Dizer que fulano mora na Rua São Sebastião ou na Avenida Dom João poderá ser
necessário, sim. Se não o for, para que o nome do logradouro? Nunca explicar o
óbvio. Como assim: “Em Fortaleza, a bela capital do Ceará, vivia fulano.”
Aliás, nunca explicar nada. “Isto aconteceu porque...” Melhor o mistério. Cada
leitor fará uma dedução. Nunca opinar. “Aquela mulher era má.” Cabe ao leitor o
julgamento dos personagens. O narrador não é juiz, não decreta nada.
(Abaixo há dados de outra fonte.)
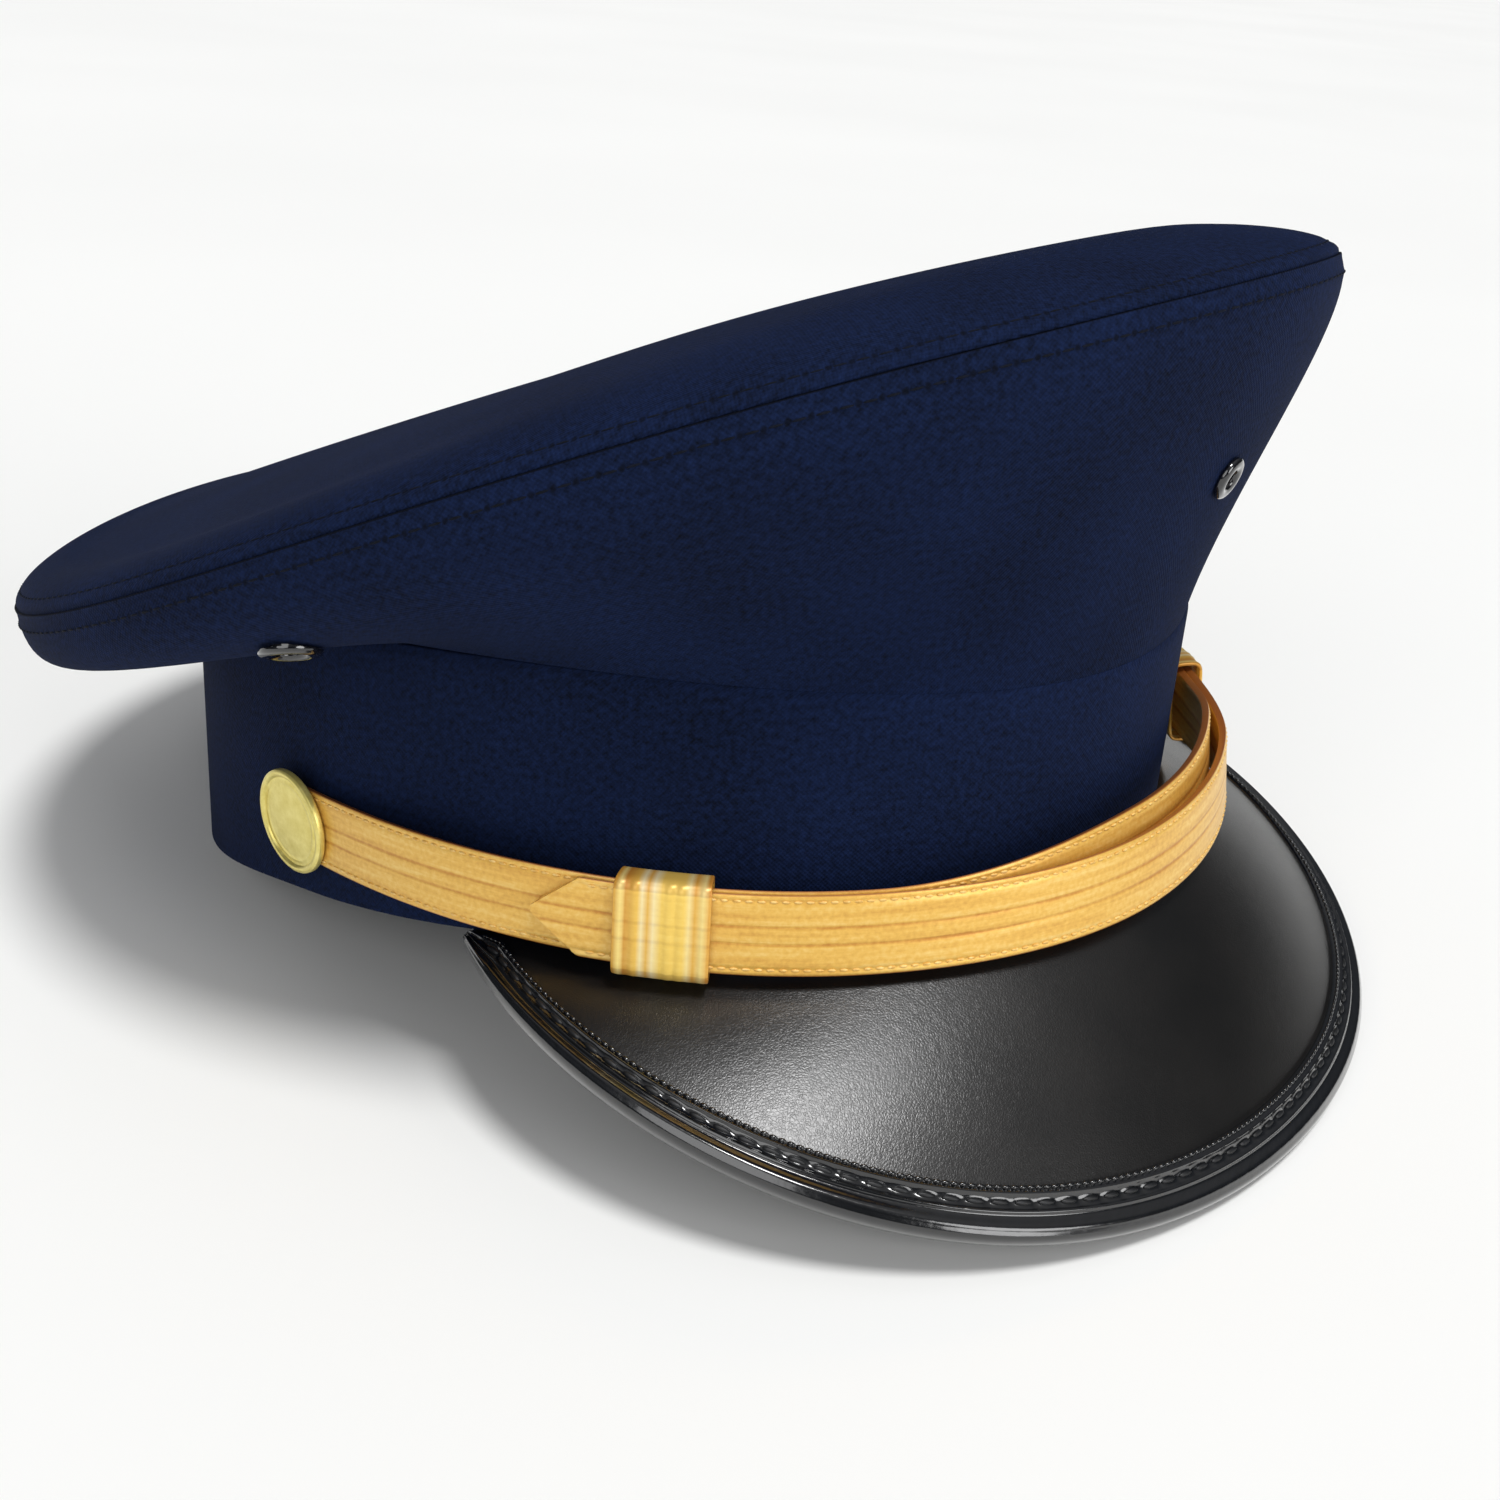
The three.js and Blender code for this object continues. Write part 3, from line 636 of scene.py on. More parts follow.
def strap_frame(angle):
    """Points of the line, and its directions along, across the strap and outwards."""
    d = 0.02
    along = unit(strap_line(angle + d) - strap_line(angle - d))
    across = unit(UP - along * along[..., 2:])
    return strap_line(angle), along, across, unit(np.cross(along, across))


def strap_at(angle, out, side):
    """A point a distance out from the line and a distance to its side."""
    centre, _, across, outwards = strap_frame(angle)
    return centre + outwards * np.asarray(out)[..., None] + across * np.asarray(side)[..., None]


print("button to button round the front, mm:", round(float(running(strap_line(
    np.radians(np.linspace(-STRAP_BUTTON_ANGLE, STRAP_BUTTON_ANGLE, 200))), 0)[-1]), 1))

# %% How the layers ride and what is pressed into them
STRAP_WIDTH, STRAP_LEATHER, STRAP_SPREAD = 14.0, 1.4, 1.5
PARTS_FROM, PARTS_TO = (-38, -6), (20, 37)       # degrees in which the layers part and close
DROPS_BACK = (71, 88)              # degrees in which the outer layer comes down to the band
LINE_AWAY, LINE_SPREAD, LINE_DEPTH = 1.5, 0.25, 0.1
RIM_AWAY, RIM_SPREAD, RIM_DEPTH = 5.9, 0.35, 0.2
ROUNDS_FROM, ROUNDS_TO, ROUNDS_DEPTH = 6.3, 7.0, 0.25


def parting(degrees):
    """How far the two layers have come apart, from 0 to 1."""
    return smooth(*PARTS_FROM, degrees) * (1 - smooth(*PARTS_TO, degrees))


def outer_ride(degrees):
    """How far the outer layer stands off, to clear the inner one."""
    return ((STRAP_LEATHER + GAP) * (1 - smooth(*DROPS_BACK, degrees))
            + STRAP_SPREAD * parting(degrees))


def strap_relief(side):
    """Pressed lines, stitched rims and rounded edges, by distance from the middle line."""
    lines = -LINE_DEPTH * (hump(side - LINE_AWAY, LINE_SPREAD)
                           + hump(side + LINE_AWAY, LINE_SPREAD))
    rims = (-RIM_DEPTH * hump(np.abs(side) - RIM_AWAY, RIM_SPREAD)
            - ROUNDS_DEPTH * smooth(ROUNDS_FROM, ROUNDS_TO, np.abs(side)))
    return lines + rims


print("pressed line, mm:", round(float(strap_relief(np.array(LINE_AWAY))), 2))

# %% Outline of a layer
STRAP_END_ANGLE, STRAP_TIP_ANGLE, STRAP_TIP_SPAN, STRAP_END_SPAN = 102.2, 68.2, 4.4, 2.2
TIP_WIDTH, END_WIDTH = 0.08, 0.6   # as shares of the strap's width
NEAR_END, NEAR_TIP = 3, 5          # degrees over which the columns lie closer
HALF_STRAP = STRAP_WIDTH / 2
# Millimetres across the strap: even rows, and a few more beside the pressed lines and the rims.
ACROSS = np.sort(np.concatenate([np.linspace(-HALF_STRAP, HALF_STRAP, 29),
                                 [-1.72, -1.28, 1.28, 1.72], [-6.25, -5.7, 5.7, 6.25]]))


def strap_outline(side):
    """Columns of one layer in degrees, and half its width at each."""
    tip, end = -side * STRAP_TIP_ANGLE, side * STRAP_END_ANGLE
    degrees = np.concatenate([
        np.linspace(end, end - side * NEAR_END, 14)[:-1],
        np.linspace(end - side * NEAR_END, tip + side * NEAR_TIP, 300)[:-1],
        np.linspace(tip + side * NEAR_TIP, tip, 20)])
    point_cut = mix(TIP_WIDTH, 1, np.abs(degrees - tip) / STRAP_TIP_SPAN)
    round_cut = mix(END_WIDTH, 1, np.sqrt(np.clip(np.abs(degrees - end) / STRAP_END_SPAN, 0, 1)))
    return degrees, HALF_STRAP * np.minimum(np.minimum(1, point_cut), round_cut)


print("rows across a layer:", len(ACROSS))

# %% Lay and stitch a layer
STRAP_WALL, STRAP_EDGE = 1.3, 0.3
STRAP_STITCH, STRAP_PITCH, STRAP_UNSEWN, THREAD_SINK = (1.35, 0.5, 0.5), 1.9, 9.0, 0.12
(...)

Sua função
é tão-somente narrar.
Moreira Campos, um dos
mestres do conto brasileiro ou um dos melhores discípulos dos grandes mestres,
seguia à risca as lições de Tchecov. Em “Breves palavras”, apresentação do
livro Dizem que os cães veem coisas,
escreveu: “Sou fiel, quanto à síntese, ao conceito de Tchecov: ‘Se a espingarda
não vai atirar no conto, convém tirá-la da sala.’” Ainda desse mestre a
advertência de que, “se você vai derrubar a casa, apodreça de logo a cumeeira.”
Em suma: para escrever boa
prosa de ficção é preciso, além de conhecer todas as técnicas de narrar e muito
talento, saber lapidar, transpor, alterar, substituir, riscar, cortar,
remendar, costurar palavras, frases, parágrafos inteiros. E não ter medo do
cesto de lixo, de ser cruel consigo mesmo. Não ter complacência com o vício, o
erro, a mediocridade. Não ter piedade nem de si mesmo nem de personagens.